Además, las condiciones microclimáticas imperantes en Sanlúcar propician un amplio período de máxima actividad para las levaduras que conforman el velo de flor, disminuyendo los momentos de estrés a los que se ve sometida la flor en otras zonas del Marco, bien por temperaturas extremas –tanto en invierno como en verano– o bien por bajos niveles de humedad. Este especial microclima se debe fundamentalmente a tres factores: el río Guadalquivir, su límite natural por el norte, tras el que encontramos la impresionante reserva natural del Coto de Doñana; el Océano Atlántico, donde aquél vierte sus aguas y que se encuentra ya a muy escasos kilómetros hacia el oeste; y la marisma, esa gran extensión de llanura sobre el antiguo estuario que representa una ausencia total de relieve.

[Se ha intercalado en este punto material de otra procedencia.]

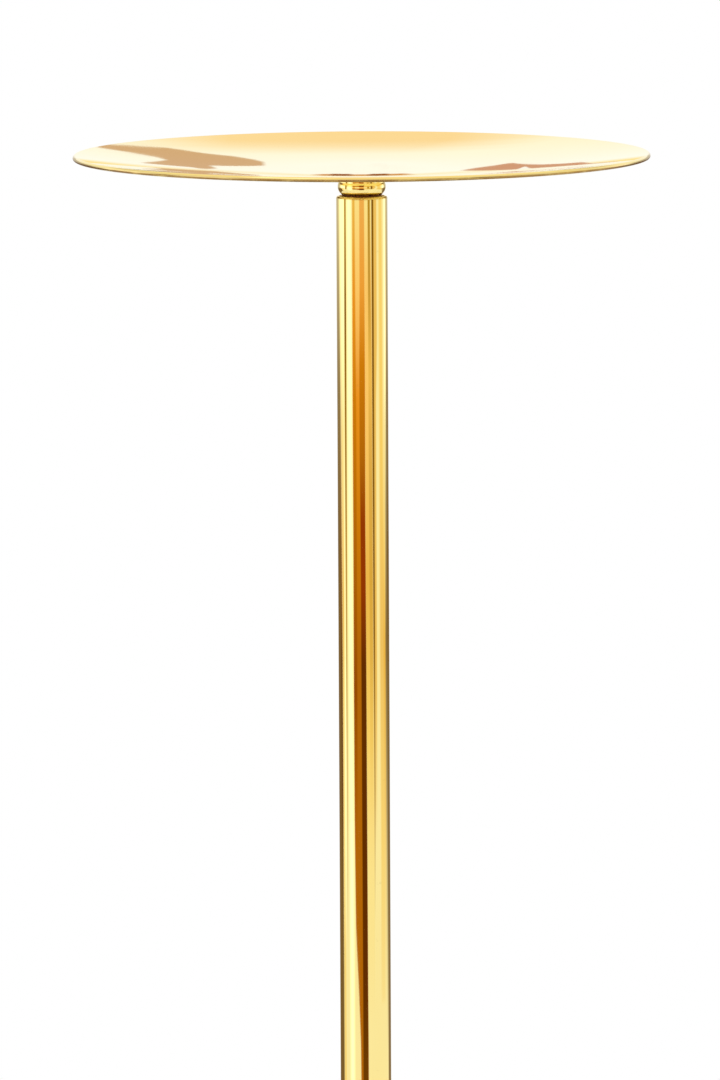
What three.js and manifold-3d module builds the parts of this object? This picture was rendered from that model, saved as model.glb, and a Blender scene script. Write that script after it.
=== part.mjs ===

En este contexto, las temperaturas rigurosas del sur de España se suavizan y la humedad relativa se incrementa. Contribuye a ello la propia orografía de Sanlúcar, integrada por dos bancales a distinto nivel, el Barrio Bajo en la cota del mar y el Barrio Alto unos metros por encima, sobre el antiguo acantilado en el que se asienta el Castillo de Santiago. De tal modo que las brisas marinas de poniente se encuentran con la pantalla que ofrece el Barrio Alto, ralentizándose y diseminando su carga de humedad a lo largo de todo el casco urbano sanluqueño. La proximidad a la desembocadura del Guadalquivir se traduce por tanto en un claro predominio de los aires de poniente y por tanto en unos niveles casi permanentemente altos de humedad, así como en una menor continentalidad (amplitud de las oscilaciones térmicas) que en el resto del Marco.